What is required - Give the number of lines in the entries that contain "this". State only the count.

---------- Entries

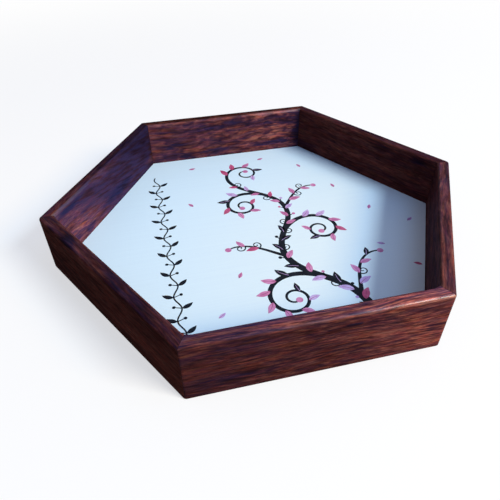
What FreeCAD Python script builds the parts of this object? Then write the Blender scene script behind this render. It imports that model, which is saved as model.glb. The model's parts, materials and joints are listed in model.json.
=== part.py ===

--------------------
---------- Entries

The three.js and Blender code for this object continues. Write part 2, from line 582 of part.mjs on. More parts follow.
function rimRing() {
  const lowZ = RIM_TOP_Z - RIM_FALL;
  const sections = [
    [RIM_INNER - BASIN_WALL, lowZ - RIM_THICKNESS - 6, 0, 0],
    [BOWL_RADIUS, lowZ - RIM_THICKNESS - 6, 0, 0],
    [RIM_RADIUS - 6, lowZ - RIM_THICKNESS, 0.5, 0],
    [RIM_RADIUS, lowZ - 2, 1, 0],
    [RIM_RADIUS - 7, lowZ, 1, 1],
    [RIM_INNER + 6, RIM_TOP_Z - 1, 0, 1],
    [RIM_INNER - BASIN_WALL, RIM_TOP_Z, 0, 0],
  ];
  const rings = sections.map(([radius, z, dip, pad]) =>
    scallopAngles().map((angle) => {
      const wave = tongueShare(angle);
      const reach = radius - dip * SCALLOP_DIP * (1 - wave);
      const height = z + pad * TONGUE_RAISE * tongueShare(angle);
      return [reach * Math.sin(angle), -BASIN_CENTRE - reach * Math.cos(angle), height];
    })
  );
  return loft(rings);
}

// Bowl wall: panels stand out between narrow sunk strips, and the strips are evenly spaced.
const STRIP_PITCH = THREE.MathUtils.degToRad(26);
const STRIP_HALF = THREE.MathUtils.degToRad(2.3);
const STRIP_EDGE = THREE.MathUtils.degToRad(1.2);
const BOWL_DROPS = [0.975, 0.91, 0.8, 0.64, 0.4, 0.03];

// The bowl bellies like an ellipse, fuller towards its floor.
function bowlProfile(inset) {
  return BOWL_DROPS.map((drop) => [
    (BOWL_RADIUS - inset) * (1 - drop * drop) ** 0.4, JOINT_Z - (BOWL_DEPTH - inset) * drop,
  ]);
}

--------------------
---------- Entries

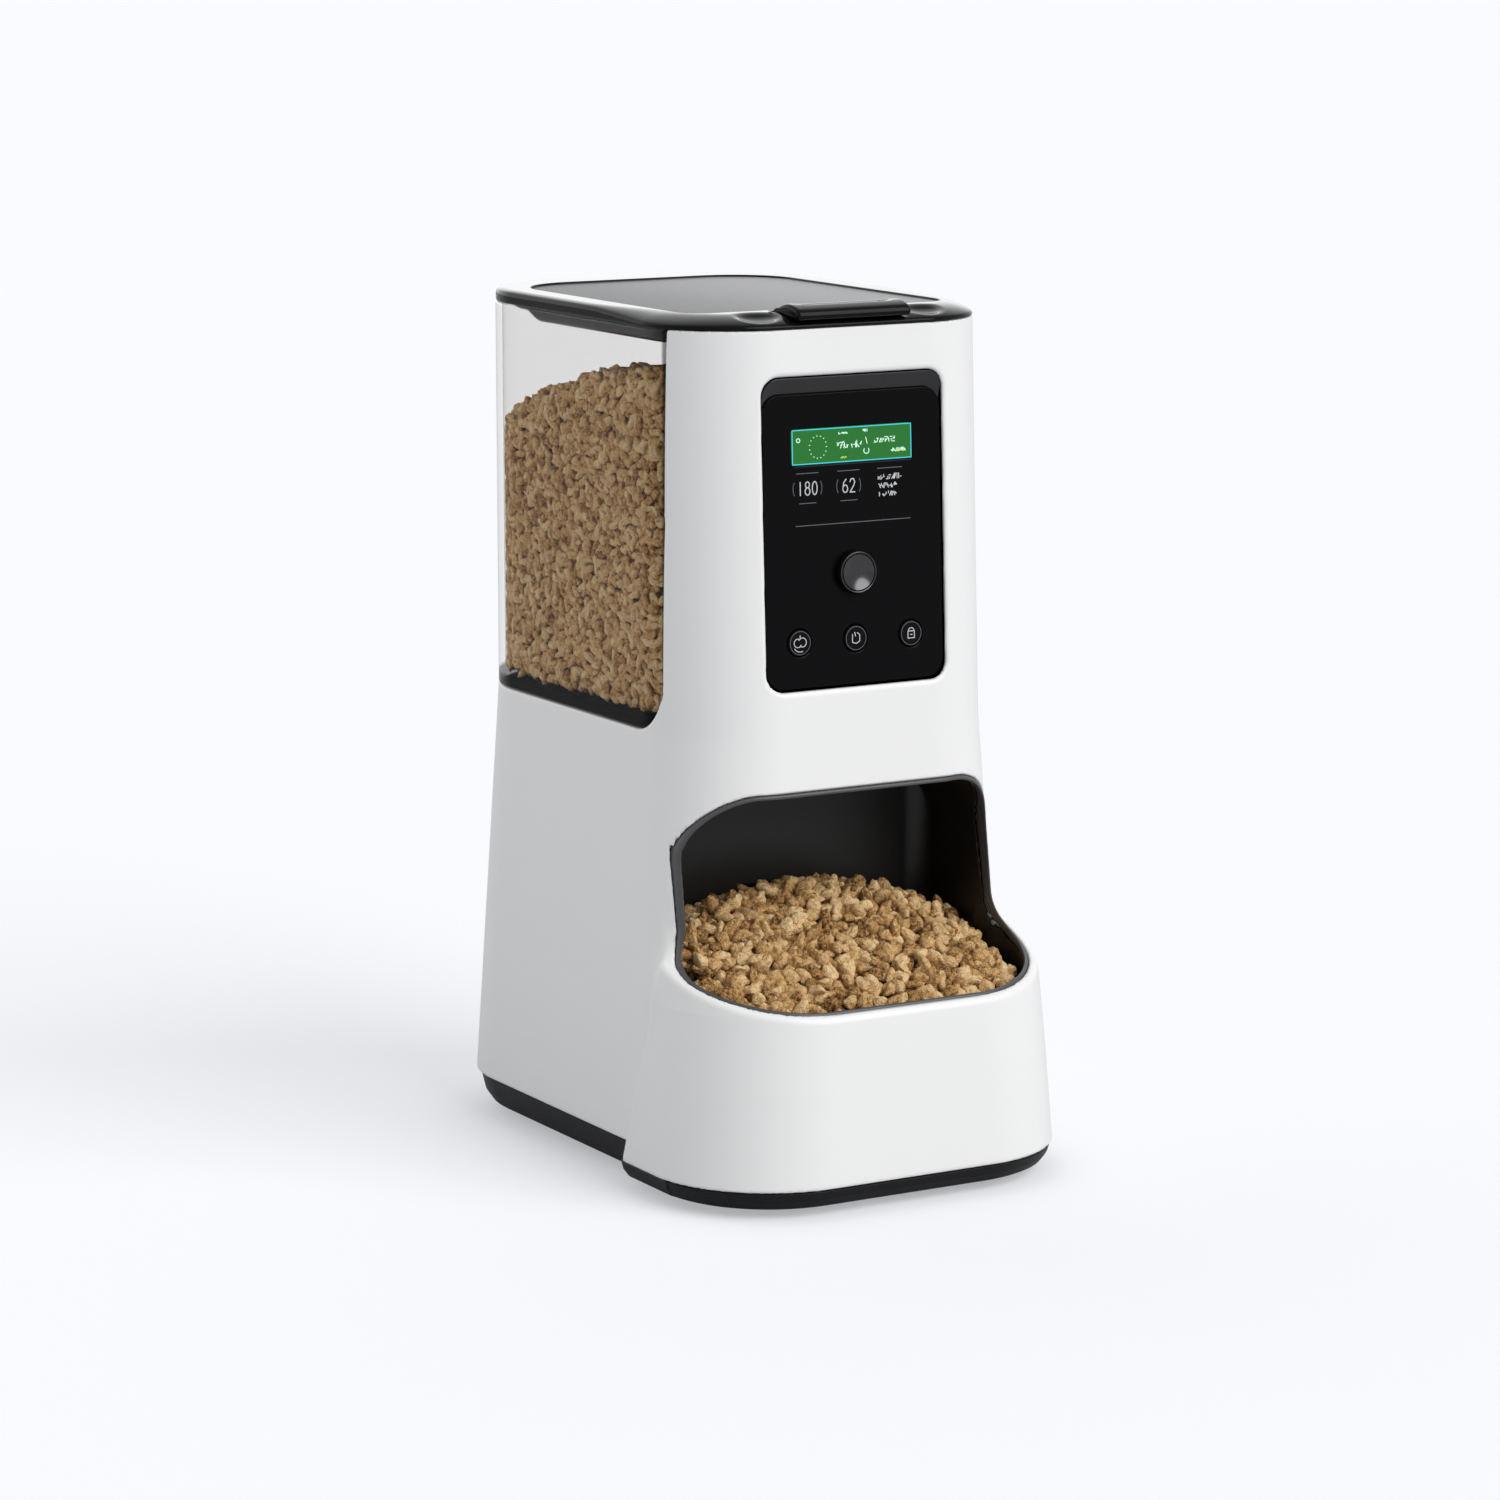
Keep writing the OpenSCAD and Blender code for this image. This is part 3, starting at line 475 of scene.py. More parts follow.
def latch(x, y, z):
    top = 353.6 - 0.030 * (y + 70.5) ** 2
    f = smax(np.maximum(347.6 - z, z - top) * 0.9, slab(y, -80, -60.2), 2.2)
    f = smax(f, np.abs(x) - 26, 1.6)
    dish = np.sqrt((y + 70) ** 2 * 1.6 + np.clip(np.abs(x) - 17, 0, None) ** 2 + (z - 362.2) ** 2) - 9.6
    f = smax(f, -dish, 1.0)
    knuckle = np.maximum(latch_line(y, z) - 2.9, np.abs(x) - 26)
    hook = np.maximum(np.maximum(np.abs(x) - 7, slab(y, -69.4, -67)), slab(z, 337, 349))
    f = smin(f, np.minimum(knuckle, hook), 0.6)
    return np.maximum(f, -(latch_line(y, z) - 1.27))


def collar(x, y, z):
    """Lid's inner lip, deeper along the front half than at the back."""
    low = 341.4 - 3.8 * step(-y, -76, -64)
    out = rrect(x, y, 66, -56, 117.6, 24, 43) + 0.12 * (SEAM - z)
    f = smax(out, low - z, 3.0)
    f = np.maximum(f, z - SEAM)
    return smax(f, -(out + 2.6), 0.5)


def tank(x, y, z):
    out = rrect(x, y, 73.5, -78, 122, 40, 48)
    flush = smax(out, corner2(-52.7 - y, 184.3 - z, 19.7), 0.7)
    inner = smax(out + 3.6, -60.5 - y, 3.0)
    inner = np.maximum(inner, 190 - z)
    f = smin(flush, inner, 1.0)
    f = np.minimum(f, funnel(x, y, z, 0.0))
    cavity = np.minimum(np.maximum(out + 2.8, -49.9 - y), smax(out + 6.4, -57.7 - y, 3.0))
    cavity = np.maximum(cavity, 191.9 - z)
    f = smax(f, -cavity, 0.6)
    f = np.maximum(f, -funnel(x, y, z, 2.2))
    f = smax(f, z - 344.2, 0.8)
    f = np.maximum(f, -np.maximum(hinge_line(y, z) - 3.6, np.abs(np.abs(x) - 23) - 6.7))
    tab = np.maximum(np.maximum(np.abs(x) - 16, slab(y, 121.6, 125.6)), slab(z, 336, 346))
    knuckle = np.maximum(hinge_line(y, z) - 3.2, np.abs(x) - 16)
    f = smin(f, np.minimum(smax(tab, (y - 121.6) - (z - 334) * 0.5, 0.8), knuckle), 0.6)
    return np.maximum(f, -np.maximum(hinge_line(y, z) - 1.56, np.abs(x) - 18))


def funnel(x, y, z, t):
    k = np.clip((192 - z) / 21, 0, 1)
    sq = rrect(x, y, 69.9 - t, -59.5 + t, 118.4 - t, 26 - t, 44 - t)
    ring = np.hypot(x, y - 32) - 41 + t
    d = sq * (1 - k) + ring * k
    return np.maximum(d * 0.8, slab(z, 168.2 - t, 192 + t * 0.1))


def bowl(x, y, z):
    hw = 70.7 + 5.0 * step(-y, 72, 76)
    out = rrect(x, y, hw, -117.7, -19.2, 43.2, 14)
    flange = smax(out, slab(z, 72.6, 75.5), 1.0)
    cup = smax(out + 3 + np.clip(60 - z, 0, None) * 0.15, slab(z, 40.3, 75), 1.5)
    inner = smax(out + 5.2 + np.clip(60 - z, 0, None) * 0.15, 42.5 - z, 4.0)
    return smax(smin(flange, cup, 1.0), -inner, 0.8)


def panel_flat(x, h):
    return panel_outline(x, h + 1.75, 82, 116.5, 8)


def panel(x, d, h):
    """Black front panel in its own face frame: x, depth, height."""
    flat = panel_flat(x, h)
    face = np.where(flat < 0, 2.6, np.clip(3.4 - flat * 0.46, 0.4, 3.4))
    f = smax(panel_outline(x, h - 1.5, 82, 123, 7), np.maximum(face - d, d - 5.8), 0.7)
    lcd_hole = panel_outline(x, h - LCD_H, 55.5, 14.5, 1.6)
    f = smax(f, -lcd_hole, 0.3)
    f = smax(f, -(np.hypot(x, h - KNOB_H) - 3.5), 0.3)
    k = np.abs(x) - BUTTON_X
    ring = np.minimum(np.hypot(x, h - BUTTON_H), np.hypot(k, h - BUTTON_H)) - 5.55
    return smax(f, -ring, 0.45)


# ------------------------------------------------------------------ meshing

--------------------

Result - 3